- Short task: Your task is to copy the material exactly.
= = =
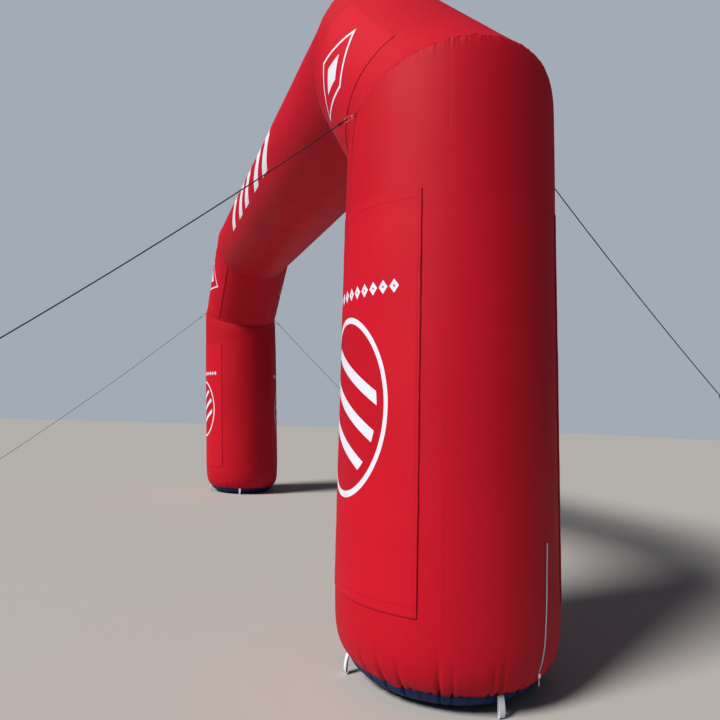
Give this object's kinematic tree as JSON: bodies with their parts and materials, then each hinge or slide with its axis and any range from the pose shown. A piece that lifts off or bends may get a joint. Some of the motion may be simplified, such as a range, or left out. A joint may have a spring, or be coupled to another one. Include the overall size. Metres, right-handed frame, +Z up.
{
  "type": "inflatable arch",
  "caption": "Blow-up event arch of sewn cloth: round legs, slanted shoulders and a level beam, with sewn banners, gathered feet, webbing loops and guy ropes.",
  "frame": {"origin": "middle of the standing arch's footprint, on the ground, ropes left out", "axes": "+X from the left leg to the right leg along the beam, +Y from the front to the back, +Z up"},
  "size_m": [8.4788, 7.151, 4.6176],
  "materials": {
    "red_cloth": "smooth woven cloth with a soft satin sheen",
    "banner_cloth": "printed cloth, satin",
    "blue_cloth": "heavier coated cloth, dull",
    "white_webbing": "woven strap, matte",
    "steel": "bright plated wire",
    "black_cord": "braided cord, matte",
    "zip_tape": "moulded zip teeth"
  },
  "bodies": {
    "root": {"banner_leg_left_back": "banner_cloth", "banner_leg_left_front": "banner_cloth", "banner_leg_right_back": "banner_cloth", "banner_leg_right_front": "banner_cloth", "banner_shoulder_left_back": "banner_cloth", "banner_shoulder_left_front": "banner_cloth", "banner_shoulder_right_back": "banner_cloth", "banner_shoulder_right_front": "banner_cloth", "beam": "red_cloth", "end_left_back": "black_cord", "end_left_front": "black_cord", "end_right_back": "black_cord", "end_right_front": "black_cord", "foot_left": "blue_cloth", "foot_right": "blue_cloth", "hitch_left_back": "black_cord", "hitch_left_front": "black_cord", "hitch_right_back": "black_cord", "hitch_right_front": "black_cord", "hook_left_back": "steel", "hook_left_front": "steel", "hook_right_back": "steel", "hook_right_front": "steel", "leg_left": "red_cloth", "leg_right": "red_cloth", "loop_left_back": "white_webbing", "loop_left_front": "white_webbing", "loop_left_inner": "white_webbing", "loop_left_outer": "white_webbing", "loop_right_back": "white_webbing", "loop_right_front": "white_webbing", "loop_right_inner": "white_webbing", "loop_right_outer": "white_webbing", "ring_left_back": "steel", "ring_left_front": "steel", "ring_right_back": "steel", "ring_right_front": "steel", "rope_left_back": "black_cord", "rope_left_front": "black_cord", "rope_right_back": "black_cord", "rope_right_front": "black_cord", "shoulder_left": "red_cloth", "shoulder_right": "red_cloth", "tab_left_back": "red_cloth", "tab_left_front": "red_cloth", "tab_right_back": "red_cloth", "tab_right_front": "red_cloth", "zip_chain": "zip_tape", "zip_pull": "zip_tape", "zip_slider": "steel"}
  },
  "joints": []
}
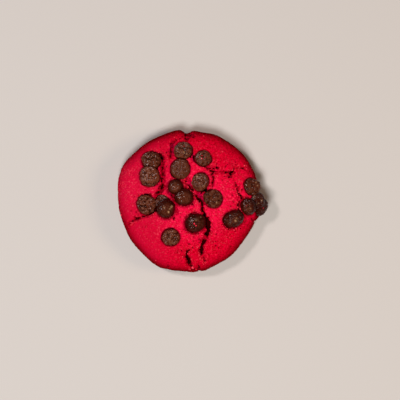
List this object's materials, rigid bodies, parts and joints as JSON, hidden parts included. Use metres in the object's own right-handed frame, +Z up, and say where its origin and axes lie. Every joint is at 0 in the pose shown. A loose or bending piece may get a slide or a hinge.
= = =
- Final answer:
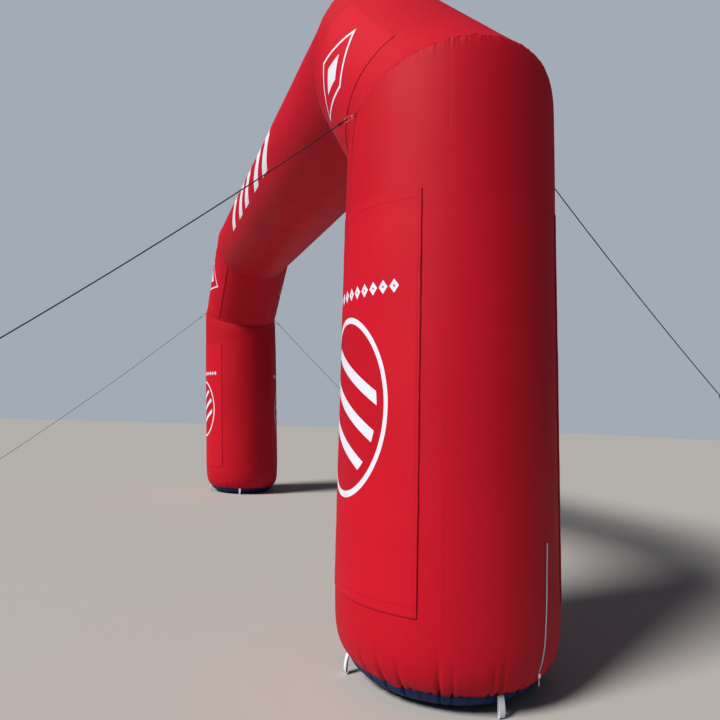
Give this object's kinematic tree as JSON: bodies with their parts and materials, then each hinge or slide with its axis and any range from the pose shown. A piece that lifts off or bends may get a joint. Some of the motion may be simplified, such as a range, or left out. A joint may have a spring, or be coupled to another one. Include the overall size. Metres, right-handed frame, +Z up.
{
  "type": "inflatable arch",
  "caption": "Blow-up event arch of sewn cloth: round legs, slanted shoulders and a level beam, with sewn banners, gathered feet, webbing loops and guy ropes.",
  "frame": {"origin": "middle of the standing arch's footprint, on the ground, ropes left out", "axes": "+X from the left leg to the right leg along the beam, +Y from the front to the back, +Z up"},
  "size_m": [8.4788, 7.151, 4.6176],
  "materials": {
    "red_cloth": "smooth woven cloth with a soft satin sheen",
    "banner_cloth": "printed cloth, satin",
    "blue_cloth": "heavier coated cloth, dull",
    "white_webbing": "woven strap, matte",
    "steel": "bright plated wire",
    "black_cord": "braided cord, matte",
    "zip_tape": "moulded zip teeth"
  },
  "bodies": {
    "root": {"banner_leg_left_back": "banner_cloth", "banner_leg_left_front": "banner_cloth", "banner_leg_right_back": "banner_cloth", "banner_leg_right_front": "banner_cloth", "banner_shoulder_left_back": "banner_cloth", "banner_shoulder_left_front": "banner_cloth", "banner_shoulder_right_back": "banner_cloth", "banner_shoulder_right_front": "banner_cloth", "beam": "red_cloth", "end_left_back": "black_cord", "end_left_front": "black_cord", "end_right_back": "black_cord", "end_right_front": "black_cord", "foot_left": "blue_cloth", "foot_right": "blue_cloth", "hitch_left_back": "black_cord", "hitch_left_front": "black_cord", "hitch_right_back": "black_cord", "hitch_right_front": "black_cord", "hook_left_back": "steel", "hook_left_front": "steel", "hook_right_back": "steel", "hook_right_front": "steel", "leg_left": "red_cloth", "leg_right": "red_cloth", "loop_left_back": "white_webbing", "loop_left_front": "white_webbing", "loop_left_inner": "white_webbing", "loop_left_outer": "white_webbing", "loop_right_back": "white_webbing", "loop_right_front": "white_webbing", "loop_right_inner": "white_webbing", "loop_right_outer": "white_webbing", "ring_left_back": "steel", "ring_left_front": "steel", "ring_right_back": "steel", "ring_right_front": "steel", "rope_left_back": "black_cord", "rope_left_front": "black_cord", "rope_right_back": "black_cord", "rope_right_front": "black_cord", "shoulder_left": "red_cloth", "shoulder_right": "red_cloth", "tab_left_back": "red_cloth", "tab_left_front": "red_cloth", "tab_right_back": "red_cloth", "tab_right_front": "red_cloth", "zip_chain": "zip_tape", "zip_pull": "zip_tape", "zip_slider": "steel"}
  },
  "joints": []
}
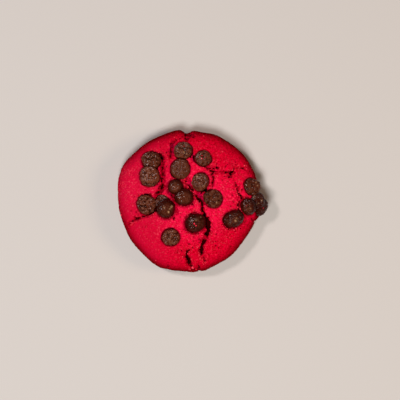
List this object's materials, rigid bodies, parts and joints as JSON, hidden parts included. Use metres in the object's own right-handed frame, +Z up, and say where its origin and axes lie. Every joint is at 0 in the pose shown. A loose or bending piece may get a slide or a hinge.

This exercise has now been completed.